The film describes elder sister Pauline as wanting to disappear in the face of Joan’s fame, and Mimi as wanting to compete with her sister’s success by becoming a singer-songwriter herself, most notably with her collaborator and husband Richard Fariña. In a self-deprecating moment, Joan Baez admits that she doesn’t do well with one-on-one relationships, preferring one-on-two thousand when she comfortably and expertly takes her audience on a journey through her music night after night. This is most noticeable when the film dissects her relationship with ex-husband David Harris and their son Gabriel.

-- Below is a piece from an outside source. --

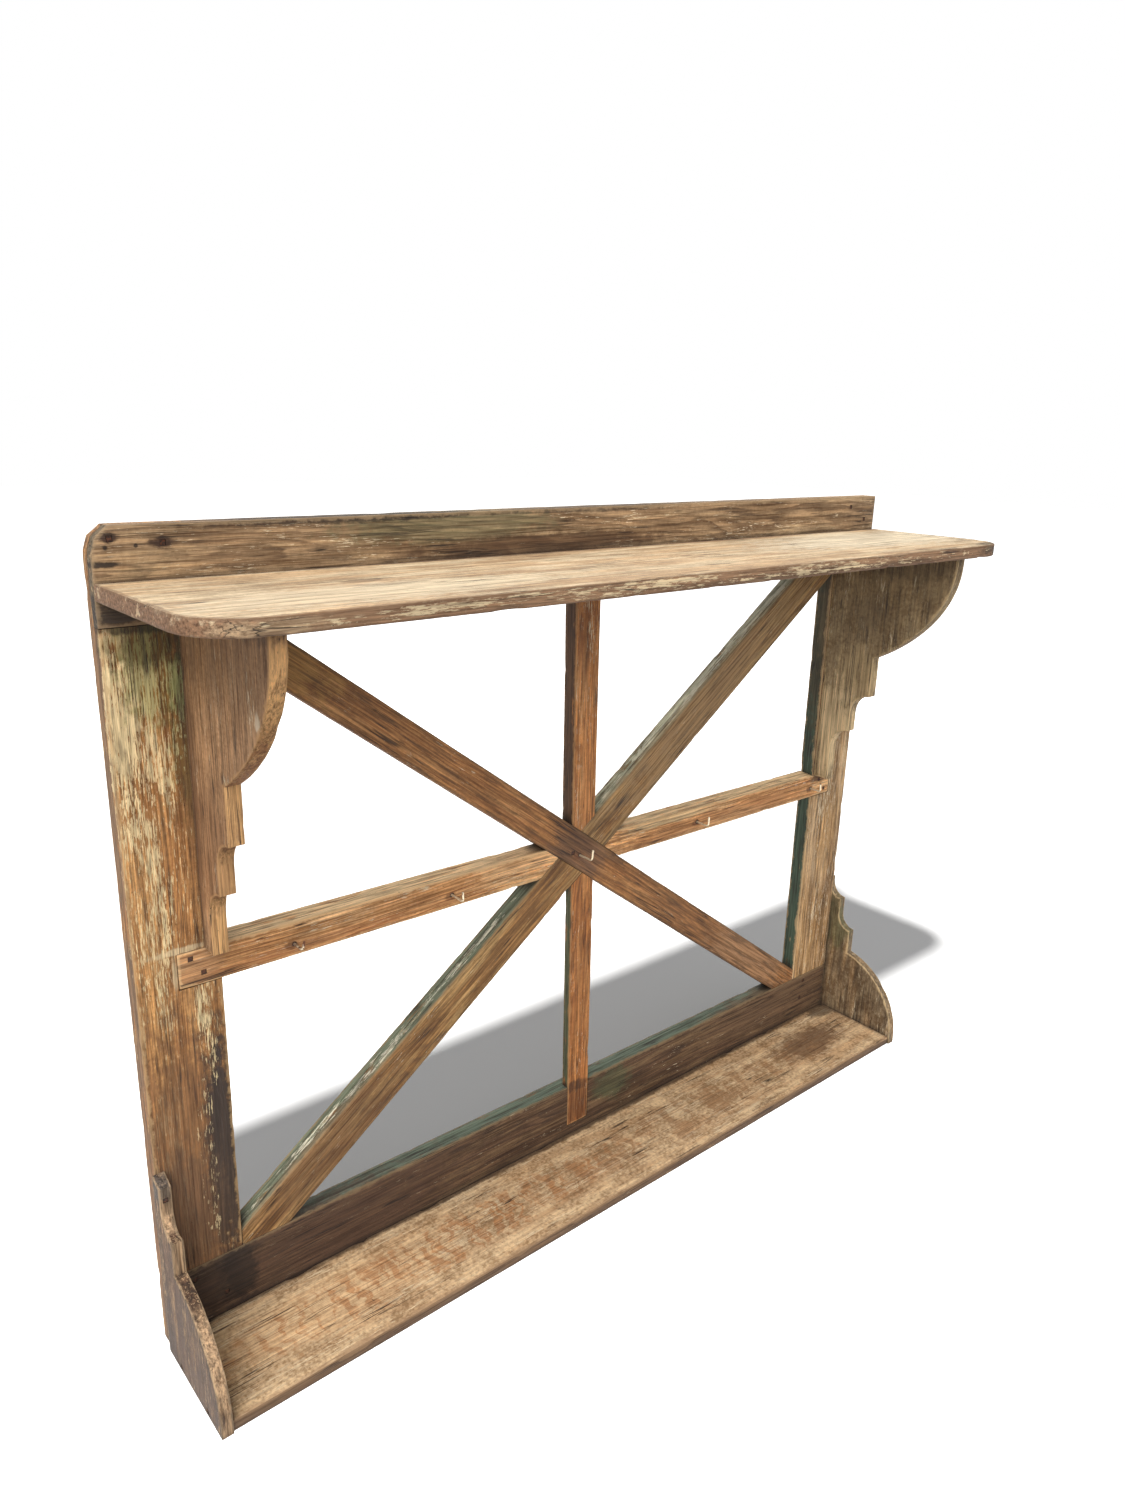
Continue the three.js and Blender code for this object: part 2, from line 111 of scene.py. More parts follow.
def mid_bottom(x):
    return MID_BOTTOM - MID_BOTTOM_FALL * x / FRAME_W


def arc(cy, cz, radius, start, end, steps=10):
    """Points round an arc in degrees, ends included."""
    turn = [math.radians(start + (end - start) * i / steps) for i in range(steps + 1)]
    return [(cy + radius * math.cos(t), cz + radius * math.sin(t)) for t in turn]


def bezier(p0, p1, p2, p3, steps=16):
    out = []
    for i in range(steps + 1):
        t = i / steps
        w = ((1 - t) ** 3, 3 * t * (1 - t) ** 2, 3 * t * t * (1 - t), t ** 3)
        out.append(tuple(sum(k * p[a] for k, p in zip(w, (p0, p1, p2, p3))) for a in (0, 1)))
    return out


HOOK_BEND = 4  # bend radius
HOOK_BITE = 13.5  # length in the wood
WIRE_R = 1.25
WIRE_SIDES, WIRE_STEP = 14, 0.8
TIP_RINGS, TIP_LENGTH = (0.55, 0.9), 0.8  # rings of the rounded tip, and its length in wire radii
HOOKS = (
    {"x": 160, "z": 418, "reach": 18, "rise": 9.0, "turn": 14, "rust": 0.55},
    {"x": 354, "z": 418.5, "reach": 23, "rise": 11.0, "turn": -4, "rust": 0.3},
    {"x": 547, "z": 419, "reach": 22.5, "rise": 13.0, "turn": 5, "rust": 0.2},
    {"x": 760, "z": 415, "reach": 21, "rise": 12.5, "turn": 2, "rust": 0.25},
    {"x": 1012, "z": 412, "reach": 18, "rise": 11.5, "turn": -3, "rust": 0.25},
)

# ---------------------------------------------------------------- worn boards

CORNER_TURN = math.radians(24)
EDGE_STEP = 7.0
MITRE_ROOM, STEP_ROOM = 1.1, 0.4  # room at a corner, in mitres of the band and in edge steps
CHIP_FROM, CHIP_DEPTH = 0.34, 5.0
FACE_DIP = 0.35
EDGE_RIM = 0.75  # the edge attribute where an arris meets its faces
ARRIS_MID = 0.3  # how far in the middle of a worn arris is, as a share of its radius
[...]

More than once, Baez refers to herself openly as “crazy” and describes feeling addicted to activism and needing a cause, particularly as a new mother with a husband in prison and struggling with her mental health. Gabriel sums up his mother as being “busy saving the world” when he was young; justifying or condemning his mother’s behaviours, it is left up to the audience to decide. Despite the complexity of their relationship, there are tender moments between the two, particularly towards the end of the film as Baez, Gabriel and the rest of the band smudge themselves with sage, a cleansing ritual to cast out negative energy.

“Everyone has three lives: a public life, a private life and a secret life.” Beginning with this famous quote by the Colombian novelist Gabriel García Marquez, Joan Baez I Am A Noise explores the intersection of Baez’s fame, family and familial trauma with dignity and grace. The film opens the door to mental health conversations and challenges the idea that trauma should be shrouded in secrecy or left unacknowledged. If Joan Baez can dance through her trauma, why not you too?

Joan Baez I Am A Noise (2023) – directed by Karen O’Connor, Miri Navasky, Maeve O’Boyle and produced by Mead Street Films. Shown on the 11th of June 2023 at Hayden Orpheum Cremorne as a part of the 70th Sydney Film Festival.